2. While the district court only analyzed the pre-indictment delay under
the Fifth Amendment’s Due Process Clause, addressed above, the district court
also cited Federal Rule of Criminal Procedure 48(b) as a source of its authority to
dismiss the indictment. However, Rule 48(b) does not apply here because the Rule
deals with delay in presenting a charge to a grand jury only after a defendant has
been arrested, and it requires the court to give advance warning before dismissal.
See United States v. Corona-Verbera, 509 F.3d 1105, 1114 (9th Cir. 2007) (“Rule
48(b) ‘clearly is limited to post-arrest situations.’” (quoting United States v.

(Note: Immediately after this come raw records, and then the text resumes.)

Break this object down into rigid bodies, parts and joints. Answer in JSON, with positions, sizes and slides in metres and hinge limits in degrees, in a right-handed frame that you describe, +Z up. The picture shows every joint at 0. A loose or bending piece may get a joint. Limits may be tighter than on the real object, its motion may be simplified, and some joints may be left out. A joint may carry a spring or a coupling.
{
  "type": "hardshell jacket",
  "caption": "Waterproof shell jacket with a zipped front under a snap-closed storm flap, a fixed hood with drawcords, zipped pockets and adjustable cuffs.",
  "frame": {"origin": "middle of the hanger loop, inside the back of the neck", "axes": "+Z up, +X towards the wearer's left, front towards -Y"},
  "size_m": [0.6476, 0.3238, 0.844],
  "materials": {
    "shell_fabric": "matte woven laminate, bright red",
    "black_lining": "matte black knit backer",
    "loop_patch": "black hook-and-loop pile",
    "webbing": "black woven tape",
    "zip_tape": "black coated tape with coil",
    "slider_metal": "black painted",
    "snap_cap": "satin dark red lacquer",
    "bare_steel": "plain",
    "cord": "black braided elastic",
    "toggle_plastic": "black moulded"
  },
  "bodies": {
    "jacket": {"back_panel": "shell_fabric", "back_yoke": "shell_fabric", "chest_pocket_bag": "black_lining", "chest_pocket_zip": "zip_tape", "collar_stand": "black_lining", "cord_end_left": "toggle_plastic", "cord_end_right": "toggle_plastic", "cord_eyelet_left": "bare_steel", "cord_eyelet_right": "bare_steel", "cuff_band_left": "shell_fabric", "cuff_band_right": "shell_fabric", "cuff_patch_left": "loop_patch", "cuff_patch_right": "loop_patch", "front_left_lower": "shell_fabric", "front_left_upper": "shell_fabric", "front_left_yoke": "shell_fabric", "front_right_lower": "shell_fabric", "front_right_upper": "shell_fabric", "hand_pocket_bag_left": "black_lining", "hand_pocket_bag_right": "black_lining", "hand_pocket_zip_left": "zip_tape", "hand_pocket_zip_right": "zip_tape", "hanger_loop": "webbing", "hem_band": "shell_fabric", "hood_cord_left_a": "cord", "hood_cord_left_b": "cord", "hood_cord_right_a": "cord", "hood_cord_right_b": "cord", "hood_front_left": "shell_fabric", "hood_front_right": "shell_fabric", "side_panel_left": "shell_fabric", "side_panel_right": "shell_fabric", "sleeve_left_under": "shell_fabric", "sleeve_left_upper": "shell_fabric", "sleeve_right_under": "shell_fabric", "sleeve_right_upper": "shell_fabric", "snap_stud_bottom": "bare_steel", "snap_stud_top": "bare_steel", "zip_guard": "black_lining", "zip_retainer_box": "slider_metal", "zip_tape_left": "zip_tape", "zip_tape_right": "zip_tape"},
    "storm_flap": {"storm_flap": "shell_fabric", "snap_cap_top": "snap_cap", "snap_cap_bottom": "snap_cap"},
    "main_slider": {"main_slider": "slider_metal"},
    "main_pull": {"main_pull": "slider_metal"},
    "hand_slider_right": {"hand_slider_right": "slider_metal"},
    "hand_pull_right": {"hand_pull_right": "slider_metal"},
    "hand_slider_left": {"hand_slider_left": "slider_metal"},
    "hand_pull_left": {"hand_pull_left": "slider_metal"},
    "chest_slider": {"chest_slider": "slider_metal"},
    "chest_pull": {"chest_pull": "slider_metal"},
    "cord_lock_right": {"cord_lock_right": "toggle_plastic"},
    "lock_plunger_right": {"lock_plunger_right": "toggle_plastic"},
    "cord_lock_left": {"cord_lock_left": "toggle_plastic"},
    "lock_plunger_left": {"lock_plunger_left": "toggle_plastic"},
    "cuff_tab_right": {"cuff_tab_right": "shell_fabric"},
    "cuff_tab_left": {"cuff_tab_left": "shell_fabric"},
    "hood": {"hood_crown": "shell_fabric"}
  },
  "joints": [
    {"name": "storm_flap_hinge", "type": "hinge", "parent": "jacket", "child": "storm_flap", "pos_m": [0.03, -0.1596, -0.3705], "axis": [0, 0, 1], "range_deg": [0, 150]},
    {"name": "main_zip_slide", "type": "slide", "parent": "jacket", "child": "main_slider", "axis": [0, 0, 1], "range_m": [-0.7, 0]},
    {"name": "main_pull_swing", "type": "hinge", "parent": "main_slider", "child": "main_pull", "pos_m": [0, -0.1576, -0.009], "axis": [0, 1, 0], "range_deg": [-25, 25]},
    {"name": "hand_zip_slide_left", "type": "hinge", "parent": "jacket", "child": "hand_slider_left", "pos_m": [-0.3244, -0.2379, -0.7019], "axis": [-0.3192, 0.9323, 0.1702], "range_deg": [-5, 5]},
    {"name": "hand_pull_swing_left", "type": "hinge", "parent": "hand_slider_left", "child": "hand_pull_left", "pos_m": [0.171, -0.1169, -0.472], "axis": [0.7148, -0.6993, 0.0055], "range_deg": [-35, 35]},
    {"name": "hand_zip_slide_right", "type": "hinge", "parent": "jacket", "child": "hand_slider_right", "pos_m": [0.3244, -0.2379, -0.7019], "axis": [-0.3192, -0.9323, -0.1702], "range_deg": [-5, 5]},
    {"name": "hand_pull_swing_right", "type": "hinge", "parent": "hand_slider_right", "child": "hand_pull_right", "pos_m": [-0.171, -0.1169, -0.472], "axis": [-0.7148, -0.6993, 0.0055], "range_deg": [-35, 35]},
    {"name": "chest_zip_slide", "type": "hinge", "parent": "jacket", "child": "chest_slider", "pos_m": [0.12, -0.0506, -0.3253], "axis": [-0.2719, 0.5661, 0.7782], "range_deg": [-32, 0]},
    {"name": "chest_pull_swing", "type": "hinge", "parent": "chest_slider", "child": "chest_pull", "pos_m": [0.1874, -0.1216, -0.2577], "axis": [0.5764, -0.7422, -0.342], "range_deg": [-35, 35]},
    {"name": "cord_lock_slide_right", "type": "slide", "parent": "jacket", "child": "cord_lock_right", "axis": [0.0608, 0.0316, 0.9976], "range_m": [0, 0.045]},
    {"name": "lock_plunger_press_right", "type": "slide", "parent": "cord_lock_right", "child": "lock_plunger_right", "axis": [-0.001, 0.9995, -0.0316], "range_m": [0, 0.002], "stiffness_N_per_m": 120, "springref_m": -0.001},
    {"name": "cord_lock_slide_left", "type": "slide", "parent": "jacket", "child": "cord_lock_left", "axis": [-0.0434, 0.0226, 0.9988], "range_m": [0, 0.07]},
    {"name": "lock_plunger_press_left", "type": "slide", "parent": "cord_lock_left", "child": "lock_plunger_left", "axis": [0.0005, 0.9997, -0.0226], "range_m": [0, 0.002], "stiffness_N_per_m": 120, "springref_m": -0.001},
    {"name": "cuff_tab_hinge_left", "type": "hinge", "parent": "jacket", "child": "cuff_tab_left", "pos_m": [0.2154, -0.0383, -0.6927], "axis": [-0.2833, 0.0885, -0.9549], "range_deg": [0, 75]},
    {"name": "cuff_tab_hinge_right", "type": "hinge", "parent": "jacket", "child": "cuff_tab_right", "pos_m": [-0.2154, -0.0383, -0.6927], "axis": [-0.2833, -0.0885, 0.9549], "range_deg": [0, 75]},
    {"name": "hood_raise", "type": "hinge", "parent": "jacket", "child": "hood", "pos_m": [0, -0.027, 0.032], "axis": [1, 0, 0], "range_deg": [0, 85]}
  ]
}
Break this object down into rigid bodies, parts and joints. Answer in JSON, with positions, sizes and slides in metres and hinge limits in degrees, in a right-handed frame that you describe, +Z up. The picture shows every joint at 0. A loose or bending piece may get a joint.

Marion, 404 U.S. 307, 319 (1971))); United States v. Benitez, 34 F.3d 1489, 1495
(9th Cir. 1994) (“[A]n arrest or prosecution by state authorities does not trigger
Rule 48(b).” (citations omitted)); Huntley, 976 F.2d at 1292 (“The judge could not
properly dismiss under Rule 48(b) without forewarning.”). Because the district
court issued no forewarning and Solomon was indicted before he was taken into
federal custody, the court abused its discretion to the extent that it dismissed the
indictment in reliance on Rule 48(b).
REVERSED and REMANDED for further proceedings.